The Bumps in the Road to Autonomy
Of course, this transformation isn’t as simple as flipping a switch. Organisations will face real challenges. The biggest one isn’t the technology itself, but the people and processes around it.
You can’t manage a team of AI agents with a 2010 security playbook. It requires a new skillset. We’ll need “AI wranglers” or “agent supervisors”—people who understand both cybersecurity and machine learning, who can train, fine-tune, and oversee these autonomous systems. This demands a cultural shift, and as Andress advised in her interview with Business Times, leaders need to adopt a “beginner’s mindset, recognising you are not always going to be the expert.”
There’s also the trust issue. Handing over the keys to an autonomous system that can shut down parts of your network is a massive leap of faith. The journey towards full autonomy will be gradual, starting with AI-assisted recommendations before moving to supervised, and eventually, unsupervised actions.
What Does the Future Hold?
We are at the very beginning of this curve. Looking ahead, we can expect agentic cybersecurity to become far more sophisticated. Imagine AI agents not just defending a single network but collaborating and sharing intelligence with agents in other organisations in real-time to stop a global campaign in its tracks.

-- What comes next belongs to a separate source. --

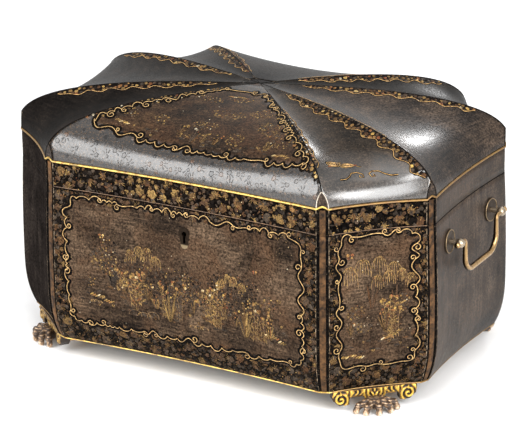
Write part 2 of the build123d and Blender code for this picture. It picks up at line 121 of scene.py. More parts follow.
def stripMiddle(corner, offset):
    along = sideDirection(corner) - sideDirection(corner - 1)
    return cornerAt(corner) + along * (box["cornerCut"] / 2) + stripNormal(corner) * offset


def sideArc(side, offset):
    # middle of the chord, half its length and the radius of the hollow
    first = sharpCorner(side, offset)
    last = sharpCorner(side + 1, offset)
    half = np.linalg.norm(last - first) / 2
    hollow = hollowOf(side)
    return (first + last) / 2, half, (half ** 2 + hollow ** 2) / (2 * hollow)


def arcLimit(side, corner, offset):
    # how far along the side, from its middle, the strip of one corner cuts the arc
    middle, half, radius = sideArc(side, offset)
    centre = middle + sideNormal(side) * (radius - hollowOf(side))
    start = stripMiddle(corner, offset)
    direction = stripDirection(corner)
    reach = start - centre
    halfSum = reach @ direction
    root = math.sqrt(halfSum ** 2 - reach @ reach + radius ** 2)
    step = min(root - halfSum, -root - halfSum, key=abs)
    return float((start + direction * step - middle) @ sideDirection(side))


def wallOffset(height):
    above = height - box["footHeight"]
    if above > box["bulgeHeight"]:
        share = (above - box["bulgeHeight"]) / (box["bodyHeight"] - box["bulgeHeight"])
        return box["bulge"] * (1 - share ** 2)
    share = 1 - above / box["bulgeHeight"]
    return box["bulge"] - (box["bulge"] + box["tuck"]) * share ** 3


def limitTable(lowest, highest, limitsAt, count=160):
    # both edges of a surface against the way up, read off a table
    ups = np.linspace(lowest, highest, count)
    pairs = np.array([limitsAt(up) for up in ups])

    def limits(up):
        return float(np.interp(up, ups, pairs[:, 0])), float(np.interp(up, ups, pairs[:, 1]))
    return limits


def wallPoint(side, offset, across, up):
    # the outside of one upright board: across runs along the side, up is the height
    middle, half, radius = sideArc(side, offset)
    run = np.asarray(across, float)[..., None]
    depth = hollowOf(side) - radius + np.sqrt(radius ** 2 - run ** 2)
    flat = middle + sideDirection(side) * run - sideNormal(side) * depth
    return np.concatenate((flat, np.full(flat.shape[:-1] + (1,), up)), axis=-1)


def wallPlace(side, offsetAt):
    def place(across, up):
        return wallPoint(side, offsetAt(up), across, up)

    def limitsAt(up):
        offset = offsetAt(up)
        return arcLimit(side, side, offset), arcLimit(side, side + 1, offset)

    return place, limitTable(box["footHeight"], rimTop, limitsAt)


def domeShares(angle):
    # how far out and how far up the dome an angle lies, as shares of the whole
    power = 2 / box["domePower"]
    return math.cos(angle) ** power, math.sin(angle) ** power


def goreSection(side, angle):
    # both ends on the ridges, the way the section faces, and its sag
    reach, lift = domeShares(angle)
    normal = sideNormal(side)
    distance = float(cornerAt(side) @ normal)
    out = reach ** (box["domePower"] - 1) / distance
    rise = lift ** (box["domePower"] - 1) / box["domeRise"]
    length = math.hypot(out, rise)
    facing = np.array((normal[0] * out / length, normal[1] * out / length, rise / length))
    height = domeBase + box["domeRise"] * lift
    first = np.append(cornerAt(side) * reach, height)
    last = np.append(cornerAt(side + 1) * reach, height)
    spread = (reach - box["crownShare"]) / (1 - box["crownShare"])
    sag = box["crownSag"] + spread * (hollowOf(side) * (1 - lift) + box["domeSag"] * lift)
    return first, last, facing, sag


def gorePoint(section, across):
    first, last, facing, sag = section
    half = np.linalg.norm(last - first) / 2
    radius = (half ** 2 + sag ** 2) / (2 * sag)
    held = np.clip(np.asarray(across, float), -half, half)[..., None]
    depth = sag - radius + np.sqrt(radius ** 2 - held ** 2)
    return (first + last) / 2 + unit(last - first) * held - facing * depth


def crownAngle():
    return math.pi / 2 - math.asin(box["crownShare"] ** (box["domePower"] / 2))


def goreTable(side, steps=240):
    # slope length up the middle of a gore against its angle
    angles = [crownAngle() * (step / steps) ** 1.4 for step in range(steps + 1)]
    points = [gorePoint(goreSection(side, angle), 0) for angle in angles]
    lengths = [0.0]
    for before, after in zip(points, points[1:]):
        lengths.append(lengths[-1] + float(np.linalg.norm(after - before)))
    return angles, lengths


def gorePlace(side):
    angles, lengths = goreTable(side)

    def section(up):
        return goreSection(side, float(np.interp(up, lengths, angles)))

    def place(across, up):
        return gorePoint(section(up), across)

    def cut(part, half, corner, sign):
        normal = stripNormal(corner)
        edge = stripMiddle(corner, 0) @ normal
        low, high = half - 3 * box["cornerCut"], half
        if gorePoint(part, sign * high)[:2] @ normal <= edge:
            return half
        for halving in range(24):
            middle = (low + high) / 2
            if gorePoint(part, sign * middle)[:2] @ normal > edge:
                high = middle
            else:
                low = middle
        return low

    def limitsAt(up):
        part = section(up)
        half = float(np.linalg.norm(part[1] - part[0]) / 2)
        return -cut(part, half, side, -1), cut(part, half, side + 1, 1)

    return place, limitTable(0.0, lengths[-1], limitsAt, 320), lengths[-1]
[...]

The evolution of security roles will accelerate. The job of a SOC analyst in five years will likely be less about reacting to alerts and more about designing, training, and testing the AI systems that do. It becomes a more strategic, proactive role focused on network defense automation at its core. It will require continuous learning and adaptation, but it’s also a far more interesting job.
Ultimately, the shift to agentic cybersecurity is inevitable. The volume and speed of modern threats have already surpassed human capacity. We can either keep adding more people to the castle walls and hope for the best, or we can start building a castle that is intelligent enough to defend itself.
What’s the biggest barrier you see in your own organisation to adopting this kind of autonomous defence? Is it trust, talent, or cost?